Research consistently shows that prolonged uncertainty can be one of the most psychologically difficult experiences to endure. Often, not knowing is harder than receiving bad news because the mind remains trapped in a constant cycle of anticipation and worry. Students find themselves asking questions that have no immediate answers. Will the correction come in time? Will colleges understand the situation? Will opportunities be lost because of someone else's mistake? Will this affect the future I have worked so hard toward? - For young people already carrying immense academic pressure, these are not small concerns. They are questions tied to identity, aspiration, and belonging.


Perhaps what this situation exposes most clearly is how quickly we attach meaning to marks and how readily we allow those numbers to define young people. If a student's intelligence, capability, or potential appears to change dramatically after a re-evaluation, then perhaps the issue is not simply the marking error itself. Perhaps it is also our tendency to place too much faith in systems that reduce complex human beings to a score.

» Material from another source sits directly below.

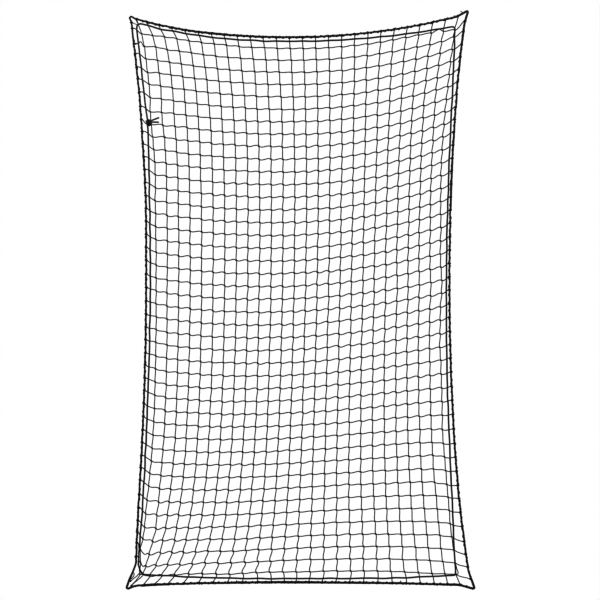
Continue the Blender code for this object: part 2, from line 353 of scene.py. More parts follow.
class Bundle:
    """The strands of one piece, gathered into one mesh with a map along each strand."""

    def __init__(self):
        self.points = []
        self.quads = []
        self.caps = []
        self.quad_maps = []
        self.cap_maps = []
        self.count = 0

    def add(self, paths, radius, sides, lay, lobes=3, lobe=0.0, tips=(1.0, 1.0), swollen=1.0):
        """Round or laid strands along paths of equal point counts. lay is the length of one
        turn of the twist, lobe how deep the grooves between its yarns are, tips how thick
        each end is and swollen how thick each point is, as shares of the radius."""
        paths = np.asarray(paths, float)
        if paths.ndim == 2:
            paths = paths[None]
        strands, rings = paths.shape[:2]
        along = arc_lengths(paths)
        _, sideways, upwards = carried_frames(paths)
        start = rng.uniform(0.0, math.tau, (strands, 1))
        turn = start + math.tau * along / lay
        around = math.tau * np.arange(sides) / sides
        thick = np.ones((strands, rings)) * swollen
        thick[:, 0] *= tips[0]
        thick[:, -1] *= tips[1]
        size = radius * thick[..., None] * (1 + lobe * np.cos(lobes * around))
        angle = turn[..., None] + around
        ring = (
            paths[:, :, None]
            + (size * np.cos(angle))[..., None] * sideways[:, :, None]
            + (size * np.sin(angle))[..., None] * upwards[:, :, None]
        )
        self.points.append(ring.reshape(-1, 3))
        base = self.count + (
            np.arange(strands)[:, None, None] * rings * sides
            + np.arange(rings - 1)[None, :, None] * sides
        )
        here = np.arange(sides)[None, None]
        after = (here + 1) % sides
        quads = np.stack(
            [base + here, base + after, base + sides + after, base + sides + here], axis=-1
        )
        self.quads.append(quads.reshape(-1, 4))
        u0 = np.broadcast_to(here / sides, quads.shape[:3])
        u1 = u0 + 1 / sides
        v0 = np.broadcast_to(along[:, :-1, None] / lay, quads.shape[:3])
        v1 = np.broadcast_to(along[:, 1:, None] / lay, quads.shape[:3])
        maps = np.stack([u0, v0, u1, v0, u1, v1, u0, v1], axis=-1)
        self.quad_maps.append(maps.reshape(-1, 8))
        first = self.count + np.arange(strands)[:, None] * rings * sides + np.arange(sides)
        last = first + (rings - 1) * sides
        self.caps.append(np.concatenate([first[:, ::-1], last]).reshape(-1, sides))
        self.cap_maps.append(np.zeros((2 * strands, sides * 2)))
        self.count += strands * rings * sides

    def build(self, name, material, slot, *nodes):
        mesh = bpy.data.meshes.new(name)
        points = np.concatenate(self.points)
        quads = np.concatenate(self.quads)
        corners = [quads.ravel()] + [c.ravel() for c in self.caps]
        sizes = [np.full(len(quads), 4)] + [np.full(len(c), c.shape[1]) for c in self.caps]
        corners = np.concatenate(corners).astype(np.int32)
        sizes = np.concatenate(sizes)
        starts = np.concatenate([[0], np.cumsum(sizes)[:-1]]).astype(np.int32)
        mesh.vertices.add(len(points))
        mesh.vertices.foreach_set("co", points.ravel().astype(np.float32))
        mesh.loops.add(len(corners))
        mesh.loops.foreach_set("vertex_index", corners)
        mesh.polygons.add(len(sizes))
        mesh.polygons.foreach_set("loop_start", starts)
        mesh.polygons.foreach_set("use_smooth", np.ones(len(sizes), bool))
        mesh.update(calc_edges=True)
        layer = mesh.uv_layers.new(name="strand")
        maps = [m.ravel() for m in self.quad_maps] + [m.ravel() for m in self.cap_maps]
        layer.data.foreach_set("uv", np.concatenate(maps).astype(np.float32))
        mesh.materials.append(material)
        obj = bpy.data.objects.new(name, mesh)
        bpy.context.scene.collection.objects.link(obj)
        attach(obj, "root")
        if nodes:
            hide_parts(*nodes)
        return obj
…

As conversations continue around accountability and corrective measures, it is important that we remember students are not simply waiting for revised results. They are navigating disappointment, uncertainty, fear, embarrassment, self-doubt, and emotional distress in real time. Some are carrying the weight of criticism that should never have been directed at them. Others are trying to manage overwhelming anxiety while watching deadlines approach. Many are wondering whether a system they trusted has let them down.


The marks may eventually be corrected. College admissions may eventually be resolved. The administrative issues may eventually be addressed. But some of these students will remember how they were made to feel long after the numbers have changed, and that is precisely why the mental health impact of these errors deserves as much attention as the errors themselves.